AMERISKA DOMOVINA

AMERISKA DOMOVINA (American Home), traces its lineage back to the origins of the city's SLOVENE press. It was preceded by Narodna Beseda, a semimonthly established 11 Feb. 1899 and later renamed Nova Domovina. Although that venture went out of business on 25 Apr. 1908, Louis Pirc, one of the owners, replaced it on 5 June 1908 with a weekly named Amerika, which became Ameriska Domovina in Feb. 1919 and began daily publication on 3 Aug. 1929. In contrast to the freethinking daily ENAKOPRAVNOST, Ameriska Domovina has been strongly Catholic throughout its existence.
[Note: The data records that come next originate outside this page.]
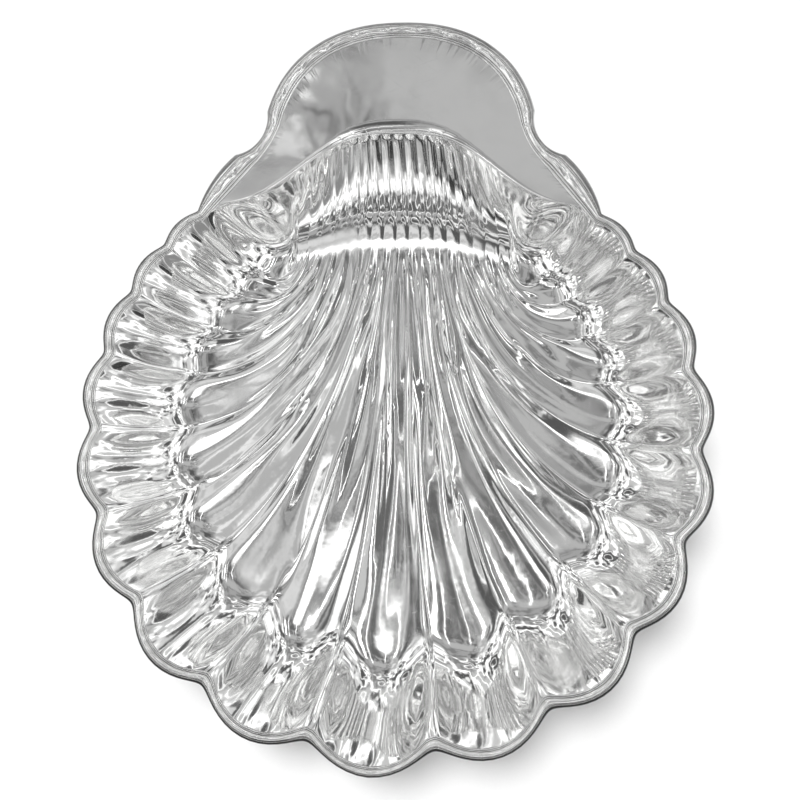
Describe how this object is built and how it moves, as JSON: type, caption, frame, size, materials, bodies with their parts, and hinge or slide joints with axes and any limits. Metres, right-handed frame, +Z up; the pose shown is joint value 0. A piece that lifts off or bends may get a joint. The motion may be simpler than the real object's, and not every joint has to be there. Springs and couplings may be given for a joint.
{
  "type": "shell-shaped serving dish",
  "caption": "Polished silver serving dish in the shape of a scallop shell, with a fluted bowl, a flat fan-shaped handle, an applied border and ball feet.",
  "frame": {"origin": "on the surface that the dish stands on, at the middle of its length and width", "axes": "+X to the dish's right seen from above with the handle away from the viewer, +Y towards the handle, +Z up"},
  "size_m": [0.258, 0.305, 0.0538],
  "materials": {
    "sheet": "mirror-polished silver plate with fine hairline scratches",
    "border": "polished silver plate, slightly darker in its grooves",
    "feet": "polished silver plate, dulled where the feet rub"
  },
  "bodies": {
    "root": {"dish_body": "sheet", "border_moulding": "border", "foot_front_left": "feet", "foot_front_right": "feet", "foot_back": "feet"}
  },
  "joints": []
}
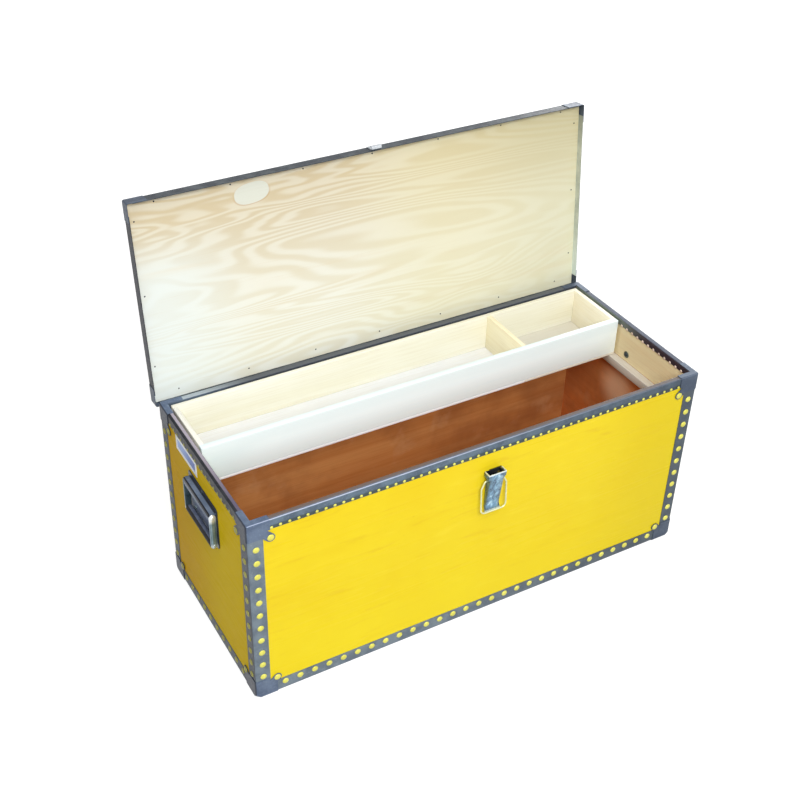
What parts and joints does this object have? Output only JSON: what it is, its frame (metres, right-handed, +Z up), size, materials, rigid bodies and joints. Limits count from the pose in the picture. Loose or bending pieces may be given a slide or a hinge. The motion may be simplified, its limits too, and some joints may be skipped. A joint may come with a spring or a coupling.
{
  "type": "chuck box",
  "caption": "Plywood camp kitchen chest bound in riveted sheet steel, with a hinged lid, sliding tray, draw latch and drop handles.",
  "frame": {"origin": "middle of the whole box's footprint as it stands at rest with the lid open, on the surface that it stands on; the chest's own middle is 27.6 mm in front of it", "axes": "+X along the chest's length towards its right end, +Y from the front to the hinges, +Z up"},
  "size_m": [0.9414, 0.4692, 0.7719],
  "materials": {
    "painted_plywood": "gloss yellow paint outside, red-brown wood inside",
    "birch_plywood": "varnished",
    "tray_wood": "satin",
    "rivet_plate": "pale yellow zinc plate",
    "binding_steel": "blue-grey satin",
    "dark_steel": "dark slate satin",
    "grip_rubber": "matt",
    "blue_zinc": "blue zinc plate",
    "bright_zinc": "bright zinc plate"
  },
  "bodies": {
    "chest": {"back_panel": "painted_plywood", "binding_rivets": "rivet_plate", "bottom_angle_back": "binding_steel", "bottom_angle_front": "binding_steel", "bottom_angle_left": "binding_steel", "bottom_angle_right": "binding_steel", "bottom_cap_back_left": "binding_steel", "bottom_cap_back_right": "binding_steel", "bottom_cap_front_left": "binding_steel", "bottom_cap_front_right": "binding_steel", "corner_angle_back_left": "binding_steel", "corner_angle_back_right": "binding_steel", "corner_angle_front_left": "binding_steel", "corner_angle_front_right": "binding_steel", "corner_rivets": "rivet_plate", "floor_panel": "painted_plywood", "front_panel": "painted_plywood", "handle_plate_left": "dark_steel", "handle_plate_right": "dark_steel", "handle_rivets": "bright_zinc", "handle_washers": "bright_zinc", "hinge_leaves_body": "bright_zinc", "hinge_pins": "bright_zinc", "latch_base": "blue_zinc", "latch_lever_pin": "blue_zinc", "latch_rivets": "bright_zinc", "left_end_panel": "painted_plywood", "right_end_panel": "painted_plywood", "rim_channel_back": "binding_steel", "rim_channel_front": "binding_steel", "rim_channel_left": "binding_steel", "rim_channel_right": "binding_steel", "top_bracket_back_left": "binding_steel", "top_bracket_back_right": "binding_steel", "top_bracket_front_left": "binding_steel", "top_bracket_front_right": "binding_steel", "tray_cleat_left": "tray_wood", "tray_cleat_right": "tray_wood"},
    "lid": {"hinge_leaves_lid": "bright_zinc", "keeper": "bright_zinc", "keeper_rivets": "bright_zinc", "lid_corners": "binding_steel", "lid_edge_back": "binding_steel", "lid_edge_front": "binding_steel", "lid_edge_left": "binding_steel", "lid_edge_right": "binding_steel", "lid_panel": "birch_plywood"},
    "latch_lever": {"latch_lever": "blue_zinc"},
    "latch_bail": {"latch_bail": "bright_zinc"},
    "handle_left": {"handle_bail_left": "bright_zinc", "handle_grip_left": "grip_rubber"},
    "handle_right": {"handle_bail_right": "bright_zinc", "handle_grip_right": "grip_rubber"},
    "tray": {"tray_back": "tray_wood", "tray_divider": "tray_wood", "tray_floor": "tray_wood", "tray_front": "tray_wood", "tray_left_end": "tray_wood", "tray_right_end": "tray_wood"}
  },
  "joints": [
    {"name": "lid_hinge", "type": "hinge", "parent": "chest", "child": "lid", "pos_m": [0, 0.1662, 0.382], "axis": [1, 0, 0], "range_deg": [0, 95.9]},
    {"name": "latch_lever_hinge", "type": "hinge", "parent": "chest", "child": "latch_lever", "pos_m": [0.006, -0.2281, 0.3365], "axis": [1, 0, 0], "range_deg": [-90, 0]},
    {"name": "latch_bail_hinge", "type": "hinge", "parent": "latch_lever", "child": "latch_bail", "pos_m": [0.006, -0.2236, 0.324], "axis": [-1, 0, 0], "range_deg": [0, 176.5]},
    {"name": "handle_left_hinge", "type": "hinge", "parent": "chest", "child": "handle_left", "pos_m": [-0.4642, -0.0276, 0.3205], "axis": [0, 1, 0], "range_deg": [0, 90]},
    {"name": "handle_right_hinge", "type": "hinge", "parent": "chest", "child": "handle_right", "pos_m": [0.4642, -0.0276, 0.3205], "axis": [0, -1, 0], "range_deg": [0, 90]},
    {"name": "tray_slide", "type": "slide", "parent": "chest", "child": "tray", "axis": [0, -1, 0], "range_m": [0, 0.205]}
  ]
}
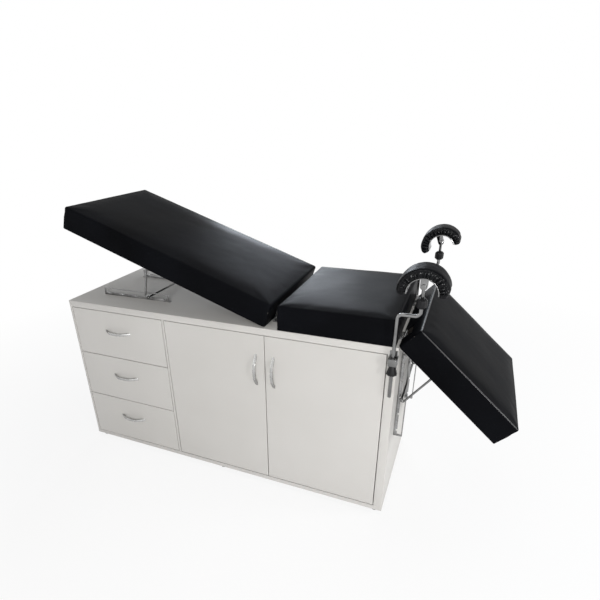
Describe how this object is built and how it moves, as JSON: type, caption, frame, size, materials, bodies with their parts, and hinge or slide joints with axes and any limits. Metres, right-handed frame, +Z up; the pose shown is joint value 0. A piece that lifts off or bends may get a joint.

Early issues gave recently arrived immigrants such practical advice as how to determine their house addresses. Politically, the paper favored the Democratic Party nationally and opposed the spread of fascism abroad. By the 1930s, Pirc had acquired a partner, Jas. Debevec, who edited the paper and eventually became its owner. One of the few Slovenian newspapers to oppose the partisan party in Yugoslavia during World War II, Ameriska Domovina maintained a staunch anti-Communist position afterward and leaned more toward the Republican Party. Following Debevec's death in the early 1950s, control of the paper passed to his son, Jas. V. Debevec, and his wife. Retrenchment began in the late 1960s, as Ameriska Domovina cut its publication schedule back to a weekly. Addition of a weekly page in English helped stabilize the paper in the 1980s, when its Slovenian section was edited by Rudolph M. Susel. In 1995 it was still published every Thursday from its home for over half a century at 6117 St. Clair Ave. In 2008, Ameriska Domovina ceased publication.